There emerged, even with ecclesiastical approval, liturgical rites that severed
the thread of traditions. It was an era that desperately yearned for the
Council of Trent. Is it possible that we, too, stand before another Trent? Or
that we have to return to the point where we missed the way, and to prepare a
right reform of the traditional liturgy as was intended by Sacrosanctum
Concilium?
Is it not too audacious for a layman to criticize the liturgical usage
of Holy Mother Church? Is it not presumptuous of him to offer proposals? Indeed,
- but one who possesses some degree of competence (and I hope I did not miss
the mark in presenting and interpreting liturgical facts) is perhaps permitted
to offer his services in bringing about a change for the better.

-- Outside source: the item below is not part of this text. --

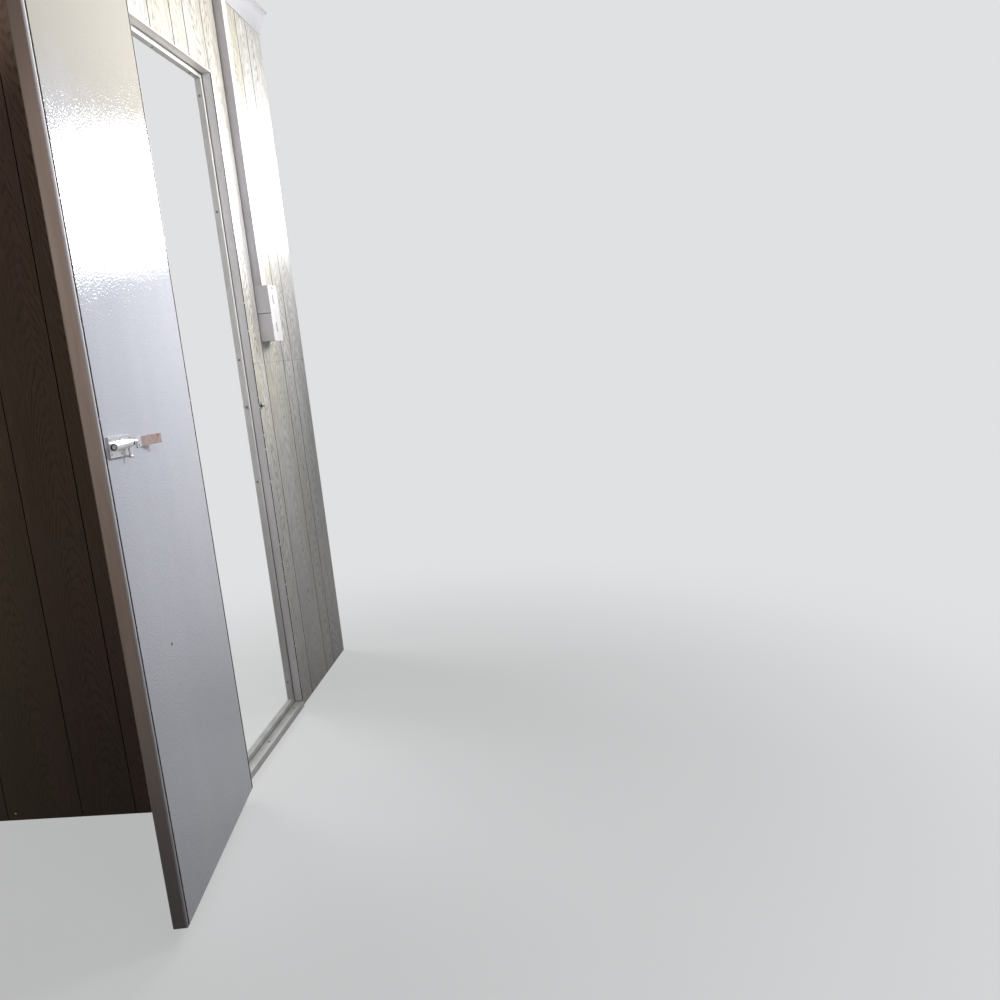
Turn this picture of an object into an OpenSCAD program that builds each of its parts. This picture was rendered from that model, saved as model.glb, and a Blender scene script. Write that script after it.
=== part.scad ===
// Toilet partition of a portable site cabin: two stud walls that meet in a corner,
// a rebated metal door frame, a single leaf on butt hinges and a barrel bolt inside.
// Origin on the floor where the two walls' centre lines cross. The door wall runs
// along +Y, the return wall along -X, and the cabin room lies on the +X and -Y sides.

/* [Walls] */
// Height of the walls, floor to ceiling
wall_h = 2240; // [2100:10:2600]
// Length of the door wall, from the return wall's room face
door_wall_l = 1218; // [1150:1:1800]
// Length of the return wall, from the door wall's room face
return_wall_l = 1100; // [700:1:1800]
// Side of the square timber studs
stud_w = 38; // [34:1:60]
// Thickness of the wall boards
board_t = 4; // [3:0.5:12]
// Width of the grooves between planks
groove_w = 3; // [2:0.5:5]
// Depth of the grooves between planks
groove_d = 1.5; // [0.5:0.25:2]

/* [Trim] */
// Height and width of the cornice
cornice_w = 50; // [30:1:70]
// Thickness of the cornice's edges
cornice_lip = 6; // [3:1:12]
// Leg of the angle on the outer corner
trim_leg = 22; // [12:1:30]
// Thickness of the angle on the outer corner
trim_t = 2; // [1:0.5:4]

/* [Door frame] */
// Clear width between the jambs in the rebate
opening_w = 610; // [560:1:640]
// Height of the head's soffit above the floor
head_z = 1925; // [1850:5:1990]
// Height of the threshold's sill above the floor
sill_h = 19; // [10:1:30]
// Thickness of the frame's metal
frame_t = 3; // [2:0.5:6]
// How far the frame stands out of the room board
frame_proud = 5; // [0:1:12]
// Depth of the rebate that takes the leaf
rebate_d = 28; // [20:1:32]
// Depth of the stop behind the rebate
stop_t = 17; // [16:1:20]
// Height of the stop above the rebate
stop_h = 14; // [13:1:18]
// Metal around the hollow of the stop
stop_wall = 2; // [1.5:0.5:2.5]
// Width of the groove at the foot of the stop
seal_groove_w = 1.5; // [0.5:0.25:1.5]
// Depth of the groove at the foot of the stop
seal_groove_d = 2; // [1:0.5:3]
// Side of the latch keep's plate beside the frame
keep_plate_w = 24; // [18:1:36]
// Thickness of the latch keep's metal
keep_t = 1.5; // [1:0.5:2]

/* [Door leaf] */
// Thickness of the leaf
leaf_t = 30; // [25:1:40]
// Clearance between the closed leaf and the stop
stop_gap = 5; // [5:0.5:8]
// Clearance at the hinge edge
hinge_gap = 7; // [7:0.5:9]
// Clearance at the lock edge
lock_gap = 8; // [6:0.5:10]
// Clearance above the sill
foot_gap = 10; // [6:1:12]
// Clearance below the head
top_gap = 8; // [6:0.5:10]
// Depth of the edging on the leaf's long edges
edging_w = 5; // [4:0.5:10]
// Radius on the edging's corners
edging_r = 3.5; // [1:0.5:3.5]
// Width and depth of the seam beside the edging
seam_w = 2.5; // [1:0.5:3]
// Angle at which the leaf stands open
door_angle = 173; // [90:1:178]

/* [Hinges] */
// Length of a hinge
hinge_l = 75; // [50:5:100]
// Radius of a hinge's knuckles
knuckle_r = 4.5; // [4:0.25:5]
// Radius of a hinge's pin
pin_r = 2; // [1.5:0.25:2.5]
// Running clearance of a knuckle round the pin
pin_clear = 0.06; // [0.02:0.01:0.1]
// Thickness of a hinge's plates
hinge_plate_t = 2; // [1.5:0.25:2.5]
// Width of a hinge's plates on the frame and the leaf
hinge_plate_w = 24; // [16:1:26]
// Gap between knuckles
knuckle_gap = 0.5; // [0.3:0.1:1]
// Pin's distance out of the leaf's room face
pin_out = 3; // [3:0.25:6]
// Pin's distance from the hinge jamb
pin_in = 3; // [3:0.25:4]
// Distance of the end hinges from the leaf's ends
hinge_inset = 180; // [100:5:300]

/* [Bolt] */
// Height of the bolt above the floor
bolt_z = 969; // [800:1:1200]
// Length of the bolt's base plate
bolt_plate_l = 116; // [100:1:140]
// Height of the bolt's base plate
bolt_plate_h = 38; // [30:1:50]
// Thickness of the bolt's base plate
bolt_plate_t = 2; // [1.5:0.25:2.5]
// How far the base plate's face stands off the leaf, on its folded edges
bolt_plate_rise = 5; // [3.5:0.5:6]
// How far out of level the base plate is fixed
bolt_plate_tilt = 2.5; // [0:0.5:4]
// Distance of the base plate from the lock edge
bolt_setback = 18; // [15:1:20]
// Radius of the rod
rod_r = 4; // [3:0.5:4]
// Clearance of the rod in the barrel
rod_clear = 0.3; // [0.2:0.1:0.5]
// Clearance of the rod in the jamb's hole
keep_clear = 1; // [0.5:0.25:1]
// Outer radius of the barrel
barrel_r = 7.5; // [6:0.5:8]
// Distance of the rod's axis from the leaf's face
rod_out = 12; // [11.5:0.5:12.5]
// Travel of the rod
bolt_travel = 24; // [20:1:24]
// Length of the pull strap behind the bolt
strap_l = 80; // [50:1:120]
// Height of the pull strap behind the bolt
strap_h = 20; // [12:1:30]
// How far the pull strap's free end stands off the leaf
strap_rise = 22; // [10:1:26]

/* [Switches] */
// Distance from the door frame to the switch boxes
switch_offset = 118; // [60:1:200]
// Height of the lower box's underside
switch_z = 1161; // [900:1:1500]
// Side of the square switch boxes
switch_w = 86; // [80:1:100]
// Depth of the switch boxes
switch_box_d = 35; // [25:1:50]
// Thickness of the switch plates
switch_plate_t = 8; // [5:1:12]
// Width of the switches' rockers
rocker_w = 12; // [8:1:60]
// Height of the switches' rockers
rocker_h = 26; // [16:1:60]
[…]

But, my friends, what can we do here and now, if we are anxious about the
present state of affairs and motivated not by disobedience but by Zelus domus
tuae?
We should strive to persevere in adverse times. We should strive for solutions
that are, within the parameters of the law, the closest to the best liturgical
traditions of the Church. We should strive for a better future by learning,
thinking, weighing ideas and facts, and above all by praying, so that when the
day of true reform dawns, we will not confront the problems in ill-prepared
haste.
But only the "official" Church may act. What we do may later
appear useful; but it bears fruit only after the Church embraces it and makes
it her own. As the Exsultet says: what the diligence of the bees has gathered, it
transformed into the material of the precious candle by the work of the
Mother-Queen; only she can offer it as a pleasing evening sacrifice to the Lord.
May God grant us, my friends, that Holy Mother Church may present all our
efforts to Him by the hands of His ministers, the work of bees... per ministrorum
mantis de operibus apum sacrosancta reddat Ecclesia.”